Further: Being able to say forcing is *meaningfully* enhanced, and that MCB could actually mitigate extreme heat exposure in the GBR, would require showing that the resulting forcing would be sufficient to produce ocean cooling.
All of this is well beyond the scope of the paper – but so is the assertion.
Unless the authors want to add this analysis, they can only assert what the paper has actually shown, which is articulated nicely on lines 446-495, and is of sufficient scientific value to stand on its own.
Technical comments:
- lines 68-69: A classic paper that should probably also be cited here is the Stevens and Feingold (2009; https://doi.org/10.1038/nature08281) paper that’s also cited in another context later in the paper.

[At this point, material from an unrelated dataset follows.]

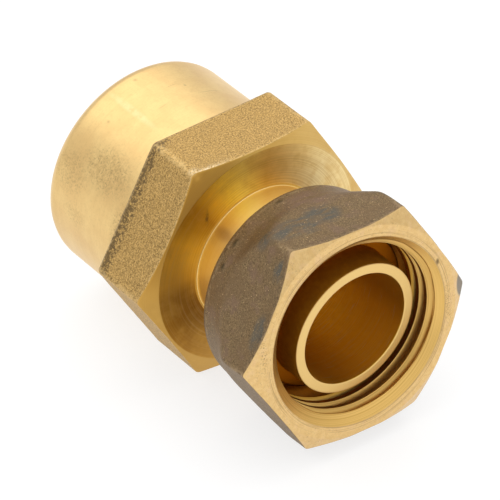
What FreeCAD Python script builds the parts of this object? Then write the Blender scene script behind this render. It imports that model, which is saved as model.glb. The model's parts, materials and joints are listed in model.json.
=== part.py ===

- line 184: skilfully -> skillfully
- line 184-185: “The control simulation skilfully simulated the evolution of the synoptic-scale mean surface level pressure and surface winds (not shown).” The evidence showing this should be included in the Supplemental data/file.
- Figure 5: It appears that none of the CDNC values in any of the panels exceed 150/cm3, so why not set the colorbar range from 0-150/cm3 (or maybe even 0-125/cm3)?
- line 231: “In the contrast, …” -> “In contrast, the …”
- line 233: “exhibited” -> “exhibits” (for consistency w/ present tense used elsewhere)
- line 435: “mid-level” is a bit ambiguous; I’d say “above-cloud”
- line 524: this is the first use of LWP; for consistency with earlier usage, suggest changing to CWP
- Figure 9: The caption says that “colors with black dots indicate *significant* differences”. Is this correct? I suspect that this should read *insignificant* differences, given that the back dots correspond to when there is near-zero delta-density.